Reporter Madeleine Baran on APM Reports’ new Wetterling podcast: ‘I kept asking the same question: Why wasn’t this solved?’

APM Reports

Wisely, reporter Madeleine Baran is not setting listeners up to believe that she has solved the essential mysteries of the Jacob Wetterling case: namely, who abducted him and where he is now.

What she is promising, as part of the next APM Reports investigation, is a full(er) understanding of, as she says, “Why this case wasn’t solved.”

Earlier this week, American Public Media — the parent of Minnesota Public Radio — announced “an eight­-episode weekly podcast series, ‘In the Dark,’ beginning Sept. 13” that will, it promised, be “the most comprehensive reporting on this case … reveal[ing] how law enforcement has mishandled one of the most notorious child abductions and why it matters.” While not “Jacob is here,” that assertion alone is setting listeners up for plenty. (A preview of the series is already up on iTunes.)
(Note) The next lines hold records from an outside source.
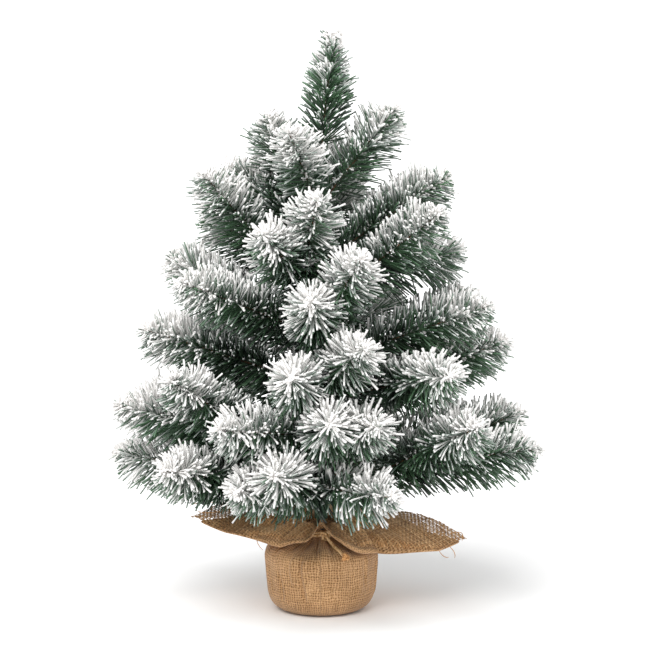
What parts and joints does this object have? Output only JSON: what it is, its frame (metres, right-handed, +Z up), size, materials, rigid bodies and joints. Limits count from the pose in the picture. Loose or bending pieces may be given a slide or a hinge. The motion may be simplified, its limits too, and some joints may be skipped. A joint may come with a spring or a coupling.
{
  "type": "artificial tabletop tree",
  "caption": "Flocked artificial tabletop tree: bendable wire branches with soft needles on a bound pole, weighted in a pot wrapped in burlap and tied with twine.",
  "frame": {"origin": "centre of the pot's underside, on the surface that the tree stands on", "axes": "+Z up along the trunk, -Y towards the front with the knot of twine, +X to the right"},
  "size_m": [0.4392, 0.373, 0.5993],
  "materials": {
    "pot_plastic": "matte",
    "cement": "matte",
    "burlap": "matte",
    "pole_steel": "satin",
    "wire_steel": "satin",
    "tape": "satin",
    "jute": "matte",
    "flocked_needles": "matte"
  },
  "bodies": {
    "trunk": {"pot_shell": "pot_plastic", "cement_fill": "cement", "burlap_wrap": "burlap", "trunk_pole": "pole_steel", "wire_tails": "wire_steel", "binding_tape": "tape", "twine_wrap": "jute", "twine_knot": "jute", "twine_tail": "jute", "twine_end_knot": "jute"},
    "branch_01": {"branch_01_wire": "wire_steel", "branch_01_needles": "flocked_needles"},
    "branch_02": {"branch_02_wire": "wire_steel", "branch_02_needles": "flocked_needles"},
    "branch_03": {"branch_03_wire": "wire_steel", "branch_03_needles": "flocked_needles"},
    "branch_04": {"branch_04_wire": "wire_steel", "branch_04_needles": "flocked_needles"},
    "branch_05": {"branch_05_wire": "wire_steel", "branch_05_needles": "flocked_needles"},
    "branch_06": {"branch_06_wire": "wire_steel", "branch_06_needles": "flocked_needles"},
    "branch_07": {"branch_07_wire": "wire_steel", "branch_07_needles": "flocked_needles"},
    "branch_08": {"branch_08_wire": "wire_steel", "branch_08_needles": "flocked_needles"},
    "branch_09": {"branch_09_wire": "wire_steel", "branch_09_needles": "flocked_needles"},
    "branch_10": {"branch_10_wire": "wire_steel", "branch_10_needles": "flocked_needles"},
    "branch_11": {"branch_11_wire": "wire_steel", "branch_11_needles": "flocked_needles"},
    "branch_12": {"branch_12_wire": "wire_steel", "branch_12_needles": "flocked_needles"},
    "branch_13": {"branch_13_wire": "wire_steel", "branch_13_needles": "flocked_needles"},
    "branch_14": {"branch_14_wire": "wire_steel", "branch_14_needles": "flocked_needles"},
    "branch_15": {"branch_15_wire": "wire_steel", "branch_15_needles": "flocked_needles"},
    "branch_16": {"branch_16_wire": "wire_steel", "branch_16_needles": "flocked_needles"},
    "branch_17": {"branch_17_wire": "wire_steel", "branch_17_needles": "flocked_needles"},
    "branch_18": {"branch_18_wire": "wire_steel", "branch_18_needles": "flocked_needles"},
    "branch_19": {"branch_19_wire": "wire_steel", "branch_19_needles": "flocked_needles"},
    "branch_20": {"branch_20_wire": "wire_steel", "branch_20_needles": "flocked_needles"},
    "branch_21": {"branch_21_wire": "wire_steel", "branch_21_needles": "flocked_needles"},
    "branch_22": {"branch_22_wire": "wire_steel", "branch_22_needles": "flocked_needles"},
    "branch_23": {"branch_23_wire": "wire_steel", "branch_23_needles": "flocked_needles"},
    "branch_24": {"branch_24_wire": "wire_steel", "branch_24_needles": "flocked_needles"},
    "leader": {"leader_wire": "wire_steel", "leader_needles": "flocked_needles"}
  },
  "joints": [
    {"name": "branch_01_bend", "type": "hinge", "parent": "trunk", "child": "branch_01", "pos_m": [-0.00228, -0.0085, 0.128], "axis": [-0.9659, 0.2588, 0], "range_deg": [-12, 22], "deforming": ["branch_01_needles"]},
    {"name": "branch_02_bend", "type": "hinge", "parent": "trunk", "child": "branch_02", "pos_m": [0.00875, -0.00092, 0.142], "axis": [-0.1045, -0.9945, 0], "range_deg": [-10, 36], "deforming": ["branch_02_needles"]},
    {"name": "branch_03_bend", "type": "hinge", "parent": "trunk", "child": "branch_03", "pos_m": [-0.00877, 0.00077, 0.125], "axis": [0.0872, 0.9962, 0], "range_deg": [-13, 22], "deforming": ["branch_03_needles"]},
    {"name": "branch_04_bend", "type": "hinge", "parent": "trunk", "child": "branch_04", "pos_m": [0.0033, 0.00816, 0.123], "axis": [0.9272, -0.3746, 0], "range_deg": [-12, 27], "deforming": ["branch_04_needles"]},
    {"name": "branch_05_bend", "type": "hinge", "parent": "trunk", "child": "branch_05", "pos_m": [0.00046, -0.00879, 0.178], "axis": [-0.9986, -0.0523, 0], "range_deg": [-15, 25], "deforming": ["branch_05_needles"]},
    {"name": "branch_06_bend", "type": "hinge", "parent": "trunk", "child": "branch_06", "pos_m": [-0.00867, -0.00153, 0.172], "axis": [-0.1736, 0.9848, 0], "range_deg": [-20, 39], "deforming": ["branch_06_needles"]},
    {"name": "branch_07_bend", "type": "hinge", "parent": "trunk", "child": "branch_07", "pos_m": [0.0088, -0.00015, 0.216], "axis": [-0.0175, -0.9998, 0], "range_deg": [-20, 23], "deforming": ["branch_07_needles"]},
    {"name": "branch_08_bend", "type": "hinge", "parent": "trunk", "child": "branch_08", "pos_m": [0.00077, 0.00877, 0.18], "axis": [0.9962, -0.0872, 0], "range_deg": [-20, 36], "deforming": ["branch_08_needles"]},
    {"name": "branch_09_bend", "type": "hinge", "parent": "trunk", "child": "branch_09", "pos_m": [-0.00153, -0.00867, 0.227], "axis": [-0.9848, 0.1736, 0], "range_deg": [-20, 45], "deforming": ["branch_09_needles"]},
    {"name": "branch_10_bend", "type": "hinge", "parent": "trunk", "child": "branch_10", "pos_m": [-0.0085, -0.00228, 0.239], "axis": [-0.2588, 0.9659, 0], "range_deg": [-20, 30], "deforming": ["branch_10_needles"]},
    {"name": "branch_11_bend", "type": "hinge", "parent": "trunk", "child": "branch_11", "pos_m": [0.00864, -0.00168, 0.262], "axis": [-0.1908, -0.9816, 0], "range_deg": [-20, 39], "deforming": ["branch_11_needles"]},
    {"name": "branch_12_bend", "type": "hinge", "parent": "trunk", "child": "branch_12", "pos_m": [-0.00153, 0.00867, 0.238], "axis": [0.9848, 0.1736, 0], "range_deg": [-20, 30], "deforming": ["branch_12_needles"]},
    {"name": "branch_13_bend", "type": "hinge", "parent": "trunk", "child": "branch_13", "pos_m": [-0.00061, -0.00878, 0.284], "axis": [-0.9976, 0.0698, 0], "range_deg": [-20, 50], "deforming": ["branch_13_needles"]},
    {"name": "branch_14_bend", "type": "hinge", "parent": "trunk", "child": "branch_14", "pos_m": [-0.00762, -0.0044, 0.292], "axis": [-0.5, 0.866, 0], "range_deg": [-20, 38], "deforming": ["branch_14_needles"]},
    {"name": "branch_15_bend", "type": "hinge", "parent": "trunk", "child": "branch_15", "pos_m": [0.00798, -0.00372, 0.328], "axis": [-0.4226, -0.9063, 0], "range_deg": [-20, 40], "deforming": ["branch_15_needles"]},
    {"name": "branch_16_bend", "type": "hinge", "parent": "trunk", "child": "branch_16", "pos_m": [0.00301, 0.00827, 0.302], "axis": [0.9397, -0.342, 0], "range_deg": [-20, 40], "deforming": ["branch_16_needles"]},
    {"name": "branch_17_bend", "type": "hinge", "parent": "trunk", "child": "branch_17", "pos_m": [-0.00386, -0.00791, 0.332], "axis": [-0.8988, 0.4384, 0], "range_deg": [-20, 40], "deforming": ["branch_17_needles"]},
    {"name": "branch_18_bend", "type": "hinge", "parent": "trunk", "child": "branch_18", "pos_m": [-0.00827, 0.00301, 0.342], "axis": [0.342, 0.9397, 0], "range_deg": [-20, 30], "deforming": ["branch_18_needles"]},
    {"name": "branch_19_bend", "type": "hinge", "parent": "trunk", "child": "branch_19", "pos_m": [0.00878, -0.00061, 0.372], "axis": [-0.0698, -0.9976, 0], "range_deg": [-20, 40], "deforming": ["branch_19_needles"]},
    {"name": "branch_20_bend", "type": "hinge", "parent": "trunk", "child": "branch_20", "pos_m": [-0.00372, 0.00798, 0.362], "axis": [0.9063, 0.4226, 0], "range_deg": [-20, 40], "deforming": ["branch_20_needles"]},
    {"name": "branch_21_bend", "type": "hinge", "parent": "trunk", "child": "branch_21", "pos_m": [-0.00798, 0.00372, 0.388], "axis": [0.4226, 0.9063, 0], "range_deg": [-20, 20], "deforming": ["branch_21_needles"]},
    {"name": "branch_22_bend", "type": "hinge", "parent": "trunk", "child": "branch_22", "pos_m": [-0.0044, -0.00762, 0.428], "axis": [-0.866, 0.5, 0], "range_deg": [-20, 20], "deforming": ["branch_22_needles"]},
    {"name": "branch_23_bend", "type": "hinge", "parent": "trunk", "child": "branch_23", "pos_m": [0.00873, 0.00107, 0.438], "axis": [0.1219, -0.9925, 0], "range_deg": [-20, 20], "deforming": ["branch_23_needles"]},
    {"name": "branch_24_bend", "type": "hinge", "parent": "trunk", "child": "branch_24", "pos_m": [0.0044, 0.00762, 0.422], "axis": [0.866, -0.5, 0], "range_deg": [-20, 30], "deforming": ["branch_24_needles"]},
    {"name": "leader_bend", "type": "hinge", "parent": "trunk", "child": "leader", "pos_m": [0, 0, 0.4798], "axis": [0, 1, 0], "range_deg": [-40, 40], "deforming": ["leader_needles"]}
  ]
}
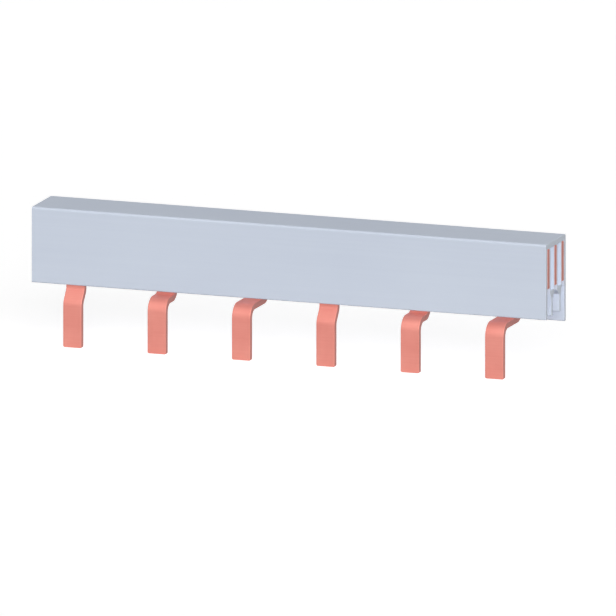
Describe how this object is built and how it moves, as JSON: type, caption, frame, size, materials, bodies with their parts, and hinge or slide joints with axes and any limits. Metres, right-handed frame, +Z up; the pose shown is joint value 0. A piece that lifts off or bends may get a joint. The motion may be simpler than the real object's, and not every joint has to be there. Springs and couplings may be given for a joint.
{
  "type": "comb busbar",
  "caption": "Comb busbar: a straight insulating profile, open below, holds stamped copper combs whose bent tags hang in one line to feed a row of circuit breakers.",
  "frame": {"origin": "on the front contact face of the first tag, at the middle of its width and 4 mm above its tip, the middle of the length that a terminal clamps", "axes": "+X along the bar from the first tag to the last, +Y to the back of the profile, +Z up, away from the tags' tips"},
  "size_m": [0.1085, 0.0125, 0.0278],
  "materials": {
    "profile_plastic": "matte",
    "comb_copper": "satin"
  },
  "bodies": {
    "root": {"insulating_profile": "profile_plastic", "copper_comb_1": "comb_copper", "copper_comb_2": "comb_copper", "copper_comb_3": "comb_copper"}
  },
  "joints": []
}
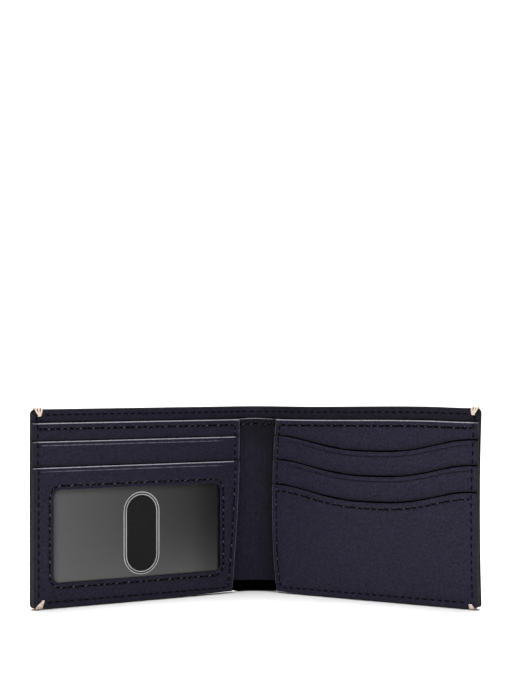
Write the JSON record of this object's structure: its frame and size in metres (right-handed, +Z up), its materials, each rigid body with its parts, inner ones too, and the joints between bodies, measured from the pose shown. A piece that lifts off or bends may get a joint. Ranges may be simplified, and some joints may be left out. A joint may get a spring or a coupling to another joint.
{
  "type": "bifold wallet",
  "caption": "Leather bifold wallet standing open on its long edge: card pockets, an identity card window with a thumb slot, a bill divider and pale corner tacks, on two fold hinges.",
  "frame": {"origin": "The foot of the spine on the resting plane, midway between the two fold axes, on the middle of the exterior leather", "axes": "+Z up along the spine, +X toward the right cover for someone facing the inside of the wallet, -Y toward that person, out of the open inside"},
  "size_m": [0.202, 0.0568, 0.0895],
  "materials": {
    "exterior_leather": "smooth fine-grain navy leather, satin, painted edges",
    "divider_leather": "smooth navy leather, satin",
    "pocket_leather": "smooth navy leather, satin, burnished pocket edges",
    "lining_cloth": "thin black woven cloth",
    "stiffener_board": "bonded leather-fibre board, hidden",
    "clear_film": "clear flexible film, glossy",
    "welded_rim": "clear film, pressed and welded, glossy",
    "thread": "dark navy sewing thread",
    "tack_thread": "thick pale tan thread, waxed"
  },
  "bodies": {
    "spine": {"exterior_spine": "exterior_leather", "exterior_lining_spine": "lining_cloth", "divider_spine": "divider_leather", "divider_lining_spine": "lining_cloth", "thread_hem_spine": "thread", "thread_divider_spine": "thread", "thread_outer_spine": "thread"},
    "left_cover": {"exterior_left": "exterior_leather", "stiffener_left": "stiffener_board", "exterior_lining_left": "lining_cloth", "divider_left": "divider_leather", "divider_lining_left": "lining_cloth", "panel_left": "pocket_leather", "card_pocket_left": "pocket_leather", "id_pocket_back": "lining_cloth", "id_window_lining": "lining_cloth", "id_window_film": "clear_film", "id_thumb_rim": "welded_rim", "id_window_frame": "pocket_leather", "corner_tack_top_left": "tack_thread", "corner_tack_bottom_left": "tack_thread", "thread_hem_left": "thread", "thread_divider_left": "thread", "thread_perimeter_left": "thread", "thread_panel_edge_left": "thread", "thread_window": "thread", "thread_outer_left": "thread"},
    "right_cover": {"exterior_right": "exterior_leather", "stiffener_right": "stiffener_board", "exterior_lining_right": "lining_cloth", "divider_right": "divider_leather", "divider_lining_right": "lining_cloth", "panel_right": "pocket_leather", "card_pocket_upper": "pocket_leather", "card_pocket_middle": "pocket_leather", "card_pocket_front": "pocket_leather", "corner_tack_top_right": "tack_thread", "corner_tack_bottom_right": "tack_thread", "thread_hem_right": "thread", "thread_divider_right": "thread", "thread_perimeter_right": "thread", "thread_panel_edge_right": "thread", "thread_front_pocket": "thread", "thread_outer_right": "thread"}
  },
  "joints": [
    {"name": "left_fold", "type": "hinge", "parent": "spine", "child": "left_cover", "pos_m": [-0.006, 0, 0], "axis": [0, 0, 1], "range_deg": [-29, 61]},
    {"name": "right_fold", "type": "hinge", "parent": "spine", "child": "right_cover", "pos_m": [0.006, 0, 0], "axis": [0, 0, -1], "range_deg": [-29, 61]}
  ]
}
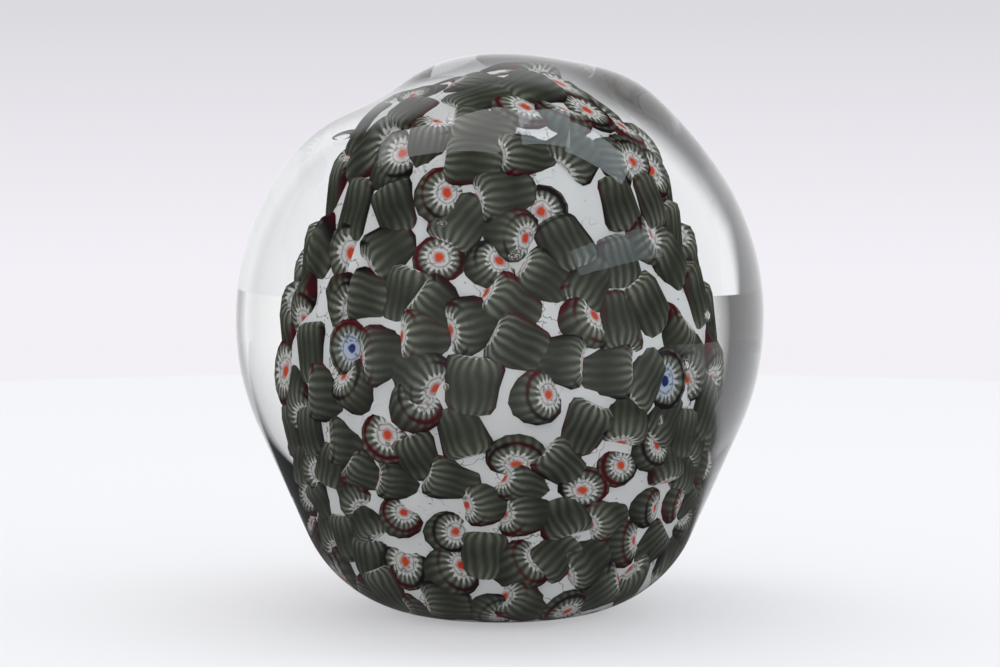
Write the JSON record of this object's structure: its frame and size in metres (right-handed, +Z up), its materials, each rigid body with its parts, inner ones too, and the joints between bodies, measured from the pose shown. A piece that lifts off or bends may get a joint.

Baran, who led MPR’s award-winning coverage of the Archdiocese of St. Paul and Minneapolis’ sex abuse scandals, “Betrayed by Silence,” brings ample credibility to what is arguably Minnesota’s biggest crime story of the last century, with apologies to T. Eugene Thompson and Marjorie Caldwell. Credibility matters because the Wetterling story does not need another crass milking-for-ratings impact.

In that context, though, the decision to roll it out as a serialized podcast, a la the phenomenally popular “Serial,” does apply a touch of unabashed theatricality, something for which MPR is not exactly known. Telling a compelling story of a criminal investigation over eight separate productions — a much different approach than “Betrayed by Silence,” which was driven by the flood of information from the fall of one barrier or character after another — would seem to require the use of common showbiz tropes like cliffhangers and incremental reveals. Although, maybe not.

“Well, we’re not reporting this as a sensational crime,” says Baran, who was impressed by the storytelling of both “Serial” and the Netflix blockbuster, “Making a Murderer.” “What we’ve said to each other is, ‘Let’s tell a different story here. Let’s look at what it has been like for the Wetterlings and what is was and has been like inside the investigation. We want to avoid sensationalism.” 

Madeleine Baran
MPR News
Madeleine Baran

The individual episodes, which are of varying lengths, will also be broadcast on MPR flagship KNOW­-FM 91.1 on Fridays at 10 a.m., with Baran on hand for comment, says MPR spokeswoman Angie Andresen. (Whether Baran will also be taking listener questions is TBD.) 

“Since I’m not originally from here, it took a while for me to grasp how big a story the Wetterling case was in Minnesota and the impact it has had across the country,” says Baran, who’s originally from Milwaukee. The case spurred Congressional adoption of the Jacob Wetterling Crimes Against Children and Sex Offender Registration Act in 1994. “I helped out bit on coverage of the 2010 excavation on the farm [near the abduction site],” she says, “but I never did any real reporting on it. But as a reporter, the more I looked at it and familiarized myself with it the more I kept asking the same question, ‘Why wasn’t this solved?’ And following that, ‘Why does it matter?’ and ‘How does it affect the people involved?’”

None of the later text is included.